So we’re kind of generating these Gutenberg blocks. We’re creating these slot in between the blocks to enable them to insert custom content. But essentially we’re programmatically generating that content. And then we’re locking down certain aspects. It’s almost like a, it’s a programmatically generated templated page, if you like, which is locked. And then they can add in between these sort of sections or indeed update some of the images. And there are certain areas that we allow them to update and some not so. And so that feature of locking blocks has been already incredibly valuable for us.
And exactly, as you say, it chimes with that notion of guidelines, of having a brand language. Of having that visual rhythm, your design system, and then you are working within those confines of your visual language.
[00:16:33] Nathan Wrigley: The reason I was talking about it being fairly basic is it can be unlocked by anybody. Doesn’t matter who you are, you just click the button and you’ve unlocked it, but, maybe in the future there’ll be a more granular permissions model that, it doesn’t matter how many times you click the button, you’re not unlocking it. That will be nice, you know, so the editor can edit this, and the subscriber could edit this, and the administrator can obviously edit everything. That was a much needed feature, I think.
[00:16:54] Sean Blakeley: And I think you’re right. And incidentally, as we talk about maybe block patterns forming that kind of notion of templates that maybe you and I are gonna create a custom post type. And as we click into that custom post type, we’ve got these pre-baked templates that we can select from and using block patterns to do that.

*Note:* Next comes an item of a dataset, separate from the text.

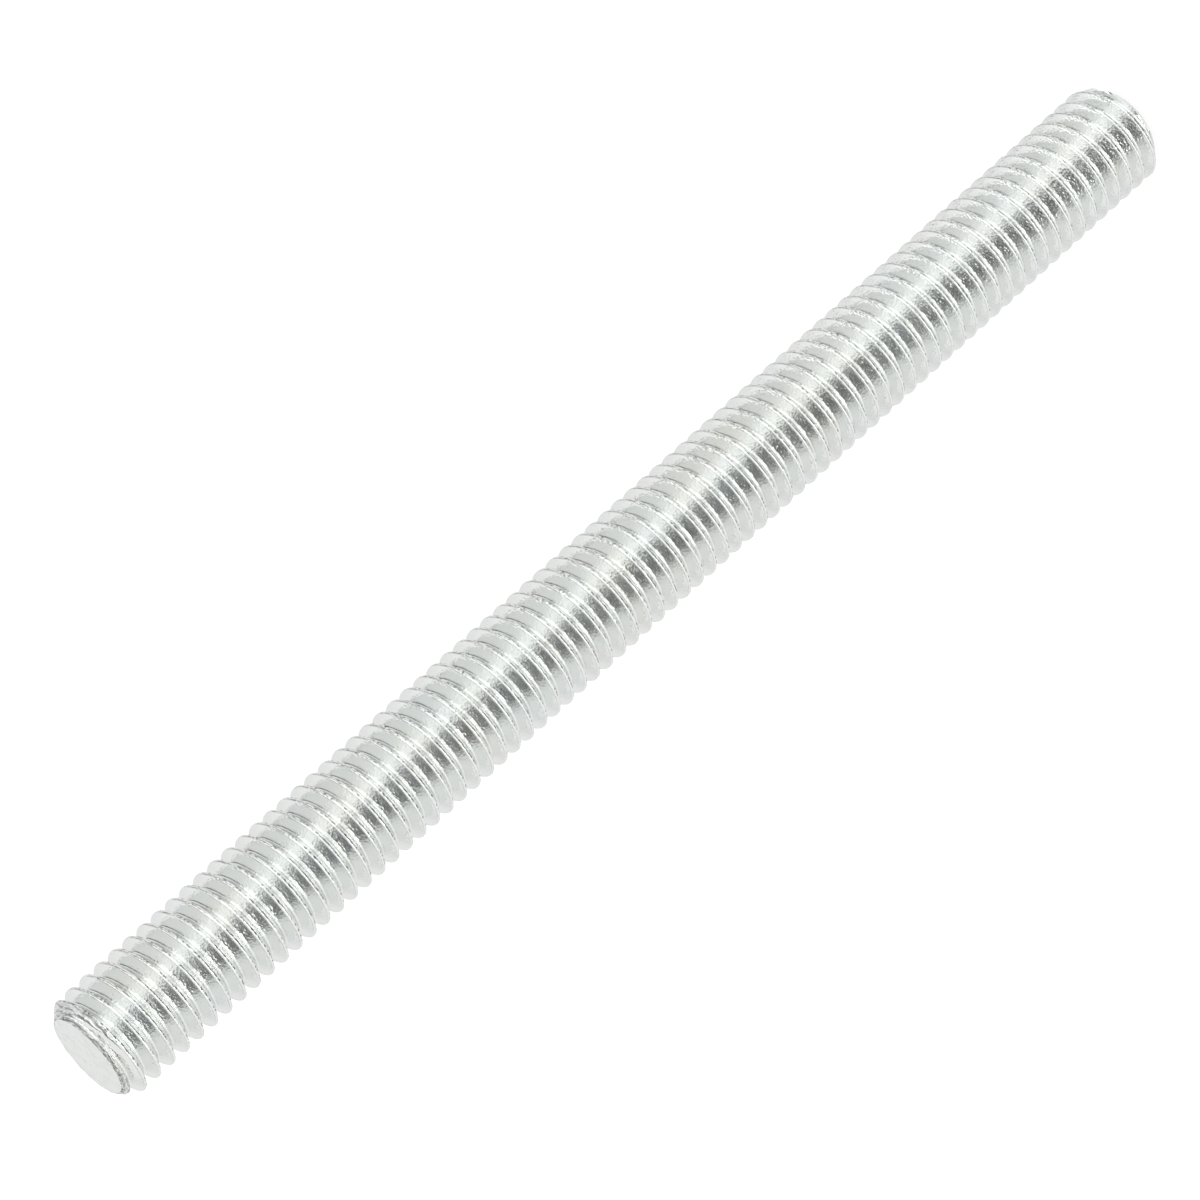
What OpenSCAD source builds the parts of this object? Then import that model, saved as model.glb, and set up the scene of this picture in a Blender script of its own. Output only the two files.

You’re exactly right that actually we can even allow editors to edit those templates, but we do have the challenge of permissions. And so we need to think about who has that meta level, almost like the super admin we could think of in terms of multisite. You know, who has that top level, that they can edit the template? And then who are the editorial level can just edit implementations of reflections of that.
[00:17:34] Nathan Wrigley: Really interesting. So let’s get into the whole block pattern thing. I would be staggered if anybody listening to this, hadn’t heard of them at least. But nevertheless, there’s probably some who haven’t. So let’s just address that. Tell us about block patterns. What are they? They’re in use, I think more and more. As each day goes by, there’s gonna be more and more use of them. But just tell us what they are briefly.
[00:17:54] Sean Blakeley: In the simplest terms, block patterns are a contain for blocks. They’re a kind of vessel, that contain these, whichever blocks you want to allow to be within this pattern. But that’s deceptively simple. And what I talk about, the analogy that I like to use is that there are a finite number of musical notes, and so whatever your piece of music, your chosen interest is, be it Pixie’s Debasser, or Mozart or Beethoven, they’re still utilizing that finite number of notes. And yet they can create truly extraordinary, original compositions from those finite number of notes.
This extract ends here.